▶ **Job**: Return only the lines running from the line with "Write the Blender Python" down to the line with "posts, each with", both included, exactly as they appear.

▶ **Stored dataset items**:
════════════════

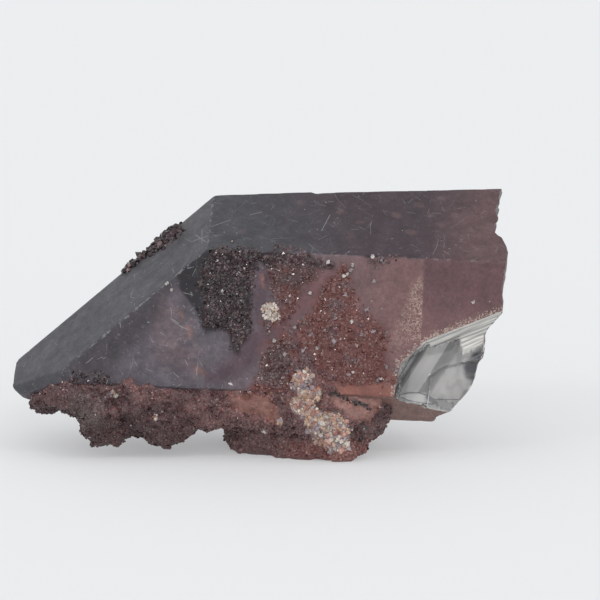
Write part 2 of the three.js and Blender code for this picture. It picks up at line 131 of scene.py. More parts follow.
# Dark lines in the chip, along and down, and the width of each. The lower line under the lip and the widest
# one at its right end are the lip's painted shadow.
CHIP_LINES = [
    ([(22.7, 9.1), (23.9, 8.6), (25.6, 7.8)], 0.08),
    ([(22.3, 8.8), (19.9, 12.8)], 0.1),
    ([(19.7, 14), (20.7, 13.75), (21.8, 13.75), (22.6, 14.1), (23.3, 14.5)], 0.09),
    ([(20, 14.2), (20.6, 14.5), (21.8, 14.8), (23.2, 15)], 0.09),
    ([(22.6, 14.25), (23.3, 14.8)], 0.32),
    ([(23.3, 14.5), (25.7, 14.5)], 0.07),
]
# In the chip: a dark patch, the striped band under its upper rim, and two facets with their brightness,
# painted as lit and shaded
CHIP_DARK = [(26.1, 11.1), (26.5, 10.1), (27.1, 9.6), (27.9, 9.1), (27.9, 11), (27.4, 12.6), (26.4, 12.3)]
CHIP_TOP_BAND = [(22.8, 8.9), (24.2, 8.5), (25.6, 8), (26.1, 9.7), (27.8, 8.7), (30, 7.6), (30, 4), (22, 8)]
CHIP_FACETS = [
    ([(19.5, 13.8), (20.9, 13.7), (22.3, 13.8), (23.3, 14.5), (23.5, 14.9), (21.4, 14.8),
      (20.3, 14.5)], 0.95),
    ([(23.5, 14.6), (23.9, 14.4), (25.4, 14.9), (25.3, 15.8), (24.4, 15.6), (23.6, 15.2)], 0.5),
]

# Patches of small crystals on the front face, along and down
DARK_DRUSE = [
    (0.5, -0.1), (2.3, -0.4), (4.3, -0.2), (7.8, -0.4), (10.5, 0.4), (12.8, 0.9), (12.6, 1.3),
    (10.8, 1.4), (9.4, 2.2), (6.9, 1.6), (5.2, 1.1), (4.5, 2.4), (4.6, 4.9), (4.7, 7.2), (4.1, 9.5),
    (3.5, 10.6), (2.8, 9.6), (2.5, 8.2), (0.1, 8), (-0.2, 4.1), (-0.4, 2.6),
]
MIDDLE_DRUSE = [
    (6.6, 1), (10.8, 1.2), (11.2, 2.1), (9.8, 3.5), (9.1, 5.2), (8.1, 7), (6.4, 8.1), (5.8, 7.1),
    (7.2, 6.6), (7.5, 4.8), (6.4, 2.8),
]
RED_DRUSE = [
    (13.8, 1), (14.5, 3.5), (15.7, 5.7), (17.9, 7.4), (18.5, 8.9), (18.2, 11.6), (19.2, 12.4), (16, 13.1),
    (12.4, 13), (11, 14.3), (4.9, 14.3), (6, 12.2), (5.9, 9.4), (9.6, 7.2), (11.3, 4.6), (12.4, 2.6),
]
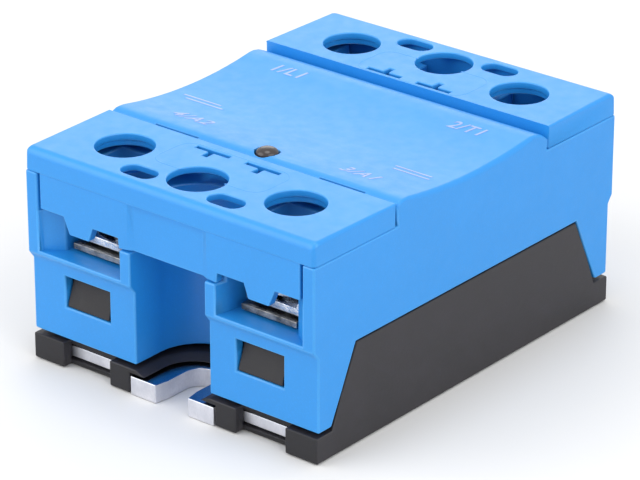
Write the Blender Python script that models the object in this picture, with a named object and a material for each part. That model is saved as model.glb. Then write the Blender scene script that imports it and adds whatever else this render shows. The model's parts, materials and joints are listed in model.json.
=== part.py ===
"""Solid state relay: a blue moulded housing on a black frame and an aluminium base plate, with two hinged
terminal flaps and four clamp terminals. +Z is up, X runs across the body and Y along it. The control end
is at -Y and the power end at +Y. The origin is the centre of the base plate's bottom face.
Dimensions below are in millimetres, and MM turns them into metres."""

import math

import bmesh
import bpy

MM = 0.001

# Outer sizes
HALF_WIDTH = 22.5
UPPER_END_Y = 29.5  # the overhanging upper pods
LOWER_END_Y = 28.7
HOUSING_BOTTOM_Z = 4.0
OVERHANG_LOW_Z, OVERHANG_HIGH_Z = 13.55, 14.6
SEAM_Z = 25.38  # top of the side walls, under the flaps
FLAP_BOTTOM_Z, FLAP_TOP_Z = 25.45, 28.4

# Central cover between the two flaps
COVER_NEAR_Y, COVER_FAR_Y = -14.1, 15.1
COVER_LOW_Z, COVER_LOW_Y, COVER_RISE, COVER_SPAN = 27.25, 1.0, 1.15, 13.0

# Walls and inner spaces
INNER_X = 20.7
INNER_Y = 27.2
CAVITY_TOP_Z = 13.0
UPPER_CAVITY_Z = 12.5
RECESS_R, RECESS_Y = 5.85, 24.0
RECESS_WALL = 1.5
SILL_Z = 15.05
PILLAR_TOP_Z = 19.0

# Terminals
TERMINAL_X, TERMINAL_Y = 13.35, 21.65
PLATE_Z0, PLATE_Z1 = 15.35, 16.15
CLAMP_Z0, CLAMP_Z1 = 16.5, 17.5
HEAD_Z0, HEAD_Z1, HEAD_R = 17.8, 20.4, 3.5
SCREW_TIP_Z = 10.4
SHANK_R = {-1: 2.0, 1: 2.5}  # M4 at the control end, M5 at the power end
NUT_SIDE = {-1: 7.0, 1: 8.0}

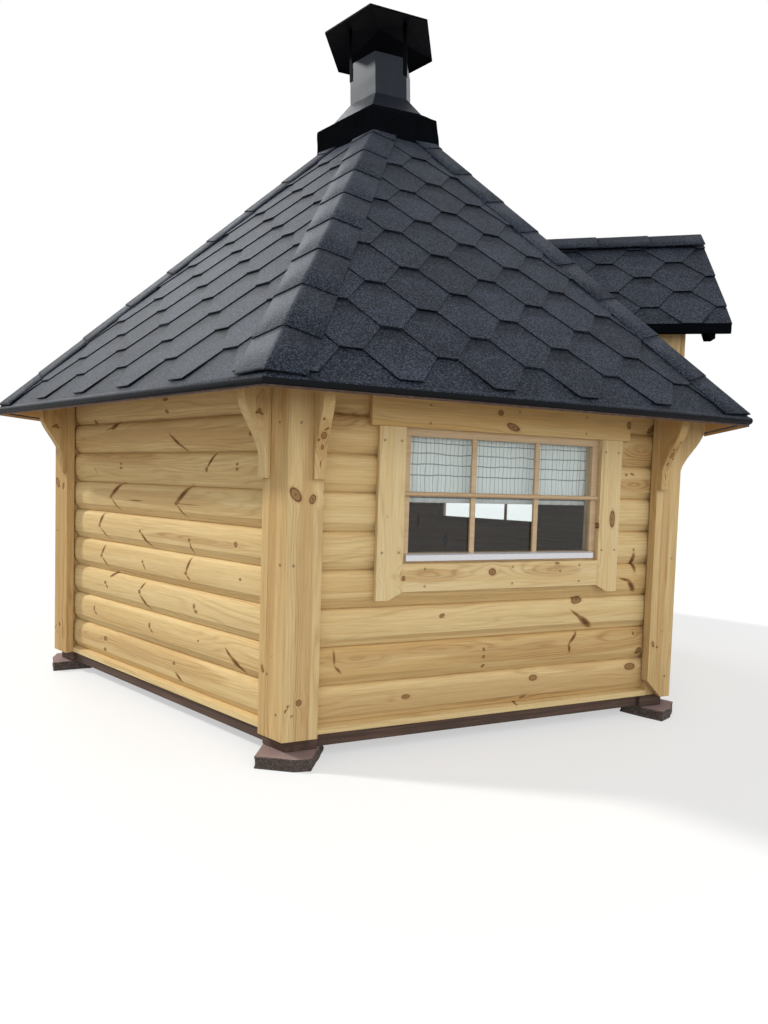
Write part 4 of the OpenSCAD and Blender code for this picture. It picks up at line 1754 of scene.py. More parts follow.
@dataclass
class CornerPosts(Assembly):
    """Corner posts, each with two grooved cover boards that meet in a mitre."""

    back: float = 1.3783
    groove_in: float = 36.0
    groove_w: float = 5.0
    groove_d: float = 1.6
    foot_cut: float = 72.0
    spare: float = 0.02
    mark_step: float = 7.0
    face_step: float = 9.0

    def board(self, side: int, marks: tuple[Mark, ...], trimmed: bool) -> BMesh:
        """One cover board in its wall's local frame.

        Args:
            side: 1 at the wall's +y end, -1 at its other end.
            marks: The wall's marks.
            trimmed: Whether its foot is cut at a slant.

        Returns:
            The board's mesh.
        """
        p = self.plan
        bm = bmesh.new()
        slope = math.tan(HALF_CORNER)
        top = p.under(self.back) + 0.01
        outline = [
            Vector((p.corner_ap, side * p.board_edge, p.wall_z)),
            Vector((p.corner_ap, side * p.corner_ap * slope, p.wall_z)),
            Vector((self.back, side * self.back * slope, p.wall_z)),
            Vector((self.back, side * p.board_edge, p.wall_z)),
        ]
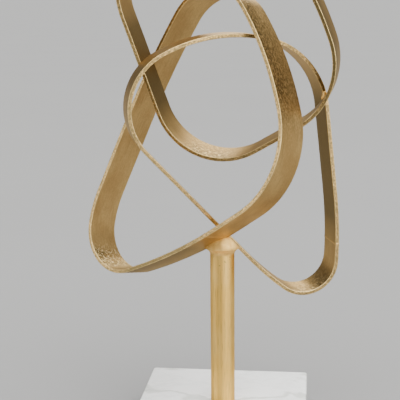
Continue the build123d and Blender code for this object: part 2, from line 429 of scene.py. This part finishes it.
def make_hoop(name, bar, finish):
    """A hoop's bar from end to end, closed on itself and put in its place."""
    shape = bmesh.new()
    layer = sweep_bar(shape, bar)
    keep_places(shape, layer, bar)
    bmesh.ops.remove_doubles(shape, verts=shape.verts, dist=ring_merge)
    bmesh.ops.transform(shape, matrix=bar.to_world, verts=shape.verts)
    bmesh.ops.recalc_face_normals(shape, faces=shape.faces)
    wave(shape, wave_depth, waves_per_metre)
    return new_piece(f"{name}_band", shape, finish, name)


def turned(profile):
    """A shape turned about the post's axis from a profile of radius and height."""
    shape = bmesh.new()
    verts = [shape.verts.new((radius, 0, height)) for radius, height in profile]
    edges = [shape.edges.new(pair) for pair in zip(verts, verts[1:])]
    bmesh.ops.spin(
        shape, geom=verts + edges, cent=(0, 0, 0), axis=(0, 0, 1), angle=2 * pi,
        steps=turning_steps, use_merge=True,
    )
    bmesh.ops.remove_doubles(shape, verts=shape.verts, dist=axis_merge)
    return shape


def make_post(finish):
    """Turned post, chamfered at both ends."""
    top = knot.z - post_top_drop
    shape = turned((
        (0, block_top), (post_radius - post_chamfer, block_top),
        (post_radius, block_top + post_chamfer), (post_radius, top - post_chamfer),
        (post_radius - post_chamfer, top), (0, top),
    ))
    piece = new_piece("post_bar", shape, finish, "post")
    piece.data.set_sharp_from_angle(angle=radians(post_crisp_angle))
    return piece


def weld_dome():
    """Weld metal round the post's top: a hollow flare up to its rim, and a low dome above it."""
    foot, rim = knot.z - post_weld_foot_drop, knot.z - post_weld_rim_drop
    summit = knot.z + post_weld_rise
    profile = [(0, foot), (post_radius - lap, foot)]
    for row in range(post_weld_rows + 1):
        share = row / post_weld_rows
        profile.append((
            post_radius - foot_sink + post_weld_reach * share ** post_weld_flare,
            foot + (rim - foot) * share,
        ))
    for row in range(1, post_weld_rows + 1):
        turn = pi / 2 * row / post_weld_rows
        profile.append((
            (post_radius + post_weld_reach) * cos(turn) ** post_weld_dome,
            rim + (summit - rim) * sin(turn),
        ))
    shape = turned(profile)
    bmesh.ops.recalc_face_normals(shape, faces=shape.faces)
    shape.normal_update()
    for vert in shape.verts:
        rise = min(1, max(0, (vert.co.z - foot) / (rim - foot)))
        lump = noise.noise(vert.co * post_weld_lumps_per_metre)
        vert.co += vert.normal * post_weld_lumps * rise * lump
    return shape


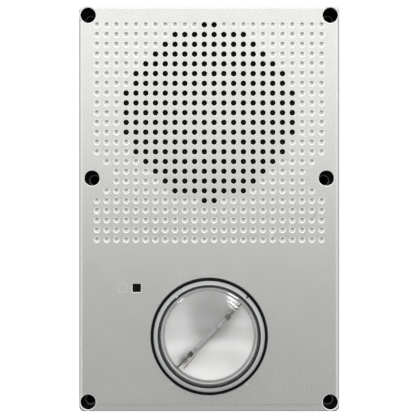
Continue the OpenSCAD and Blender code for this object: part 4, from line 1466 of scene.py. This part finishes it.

════════════════

▶ **Answer for the task**:
Write the Blender Python script that models the object in this picture, with a named object and a material for each part. That model is saved as model.glb. Then write the Blender scene script that imports it and adds whatever else this render shows. The model's parts, materials and joints are listed in model.json.
=== part.py ===
"""Solid state relay: a blue moulded housing on a black frame and an aluminium base plate, with two hinged
terminal flaps and four clamp terminals. +Z is up, X runs across the body and Y along it. The control end
is at -Y and the power end at +Y. The origin is the centre of the base plate's bottom face.
Dimensions below are in millimetres, and MM turns them into metres."""

import math

import bmesh
import bpy

MM = 0.001

# Outer sizes
HALF_WIDTH = 22.5
UPPER_END_Y = 29.5  # the overhanging upper pods
LOWER_END_Y = 28.7
HOUSING_BOTTOM_Z = 4.0
OVERHANG_LOW_Z, OVERHANG_HIGH_Z = 13.55, 14.6
SEAM_Z = 25.38  # top of the side walls, under the flaps
FLAP_BOTTOM_Z, FLAP_TOP_Z = 25.45, 28.4

# Central cover between the two flaps
COVER_NEAR_Y, COVER_FAR_Y = -14.1, 15.1
COVER_LOW_Z, COVER_LOW_Y, COVER_RISE, COVER_SPAN = 27.25, 1.0, 1.15, 13.0

# Walls and inner spaces
INNER_X = 20.7
INNER_Y = 27.2
CAVITY_TOP_Z = 13.0
UPPER_CAVITY_Z = 12.5
RECESS_R, RECESS_Y = 5.85, 24.0
RECESS_WALL = 1.5
SILL_Z = 15.05
PILLAR_TOP_Z = 19.0

# Terminals
TERMINAL_X, TERMINAL_Y = 13.35, 21.65
PLATE_Z0, PLATE_Z1 = 15.35, 16.15
CLAMP_Z0, CLAMP_Z1 = 16.5, 17.5
HEAD_Z0, HEAD_Z1, HEAD_R = 17.8, 20.4, 3.5
SCREW_TIP_Z = 10.4
SHANK_R = {-1: 2.0, 1: 2.5}  # M4 at the control end, M5 at the power end
NUT_SIDE = {-1: 7.0, 1: 8.0}

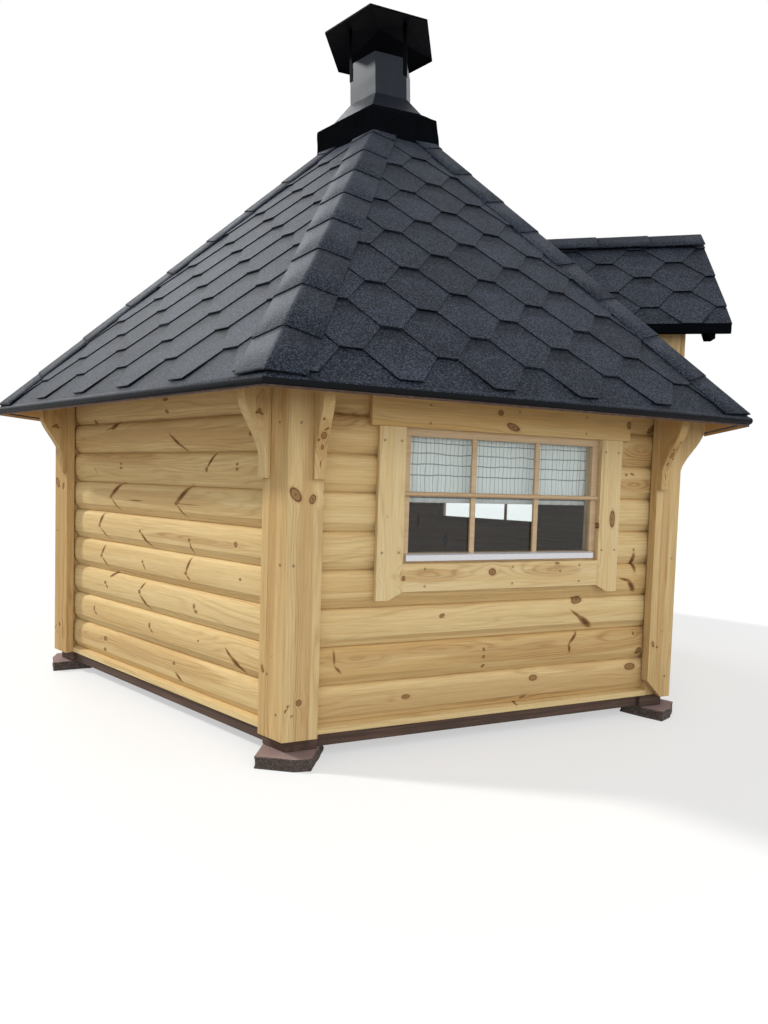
Write part 4 of the OpenSCAD and Blender code for this picture. It picks up at line 1754 of scene.py. More parts follow.
@dataclass
class CornerPosts(Assembly):
    """Corner posts, each with two grooved cover boards that meet in a mitre."""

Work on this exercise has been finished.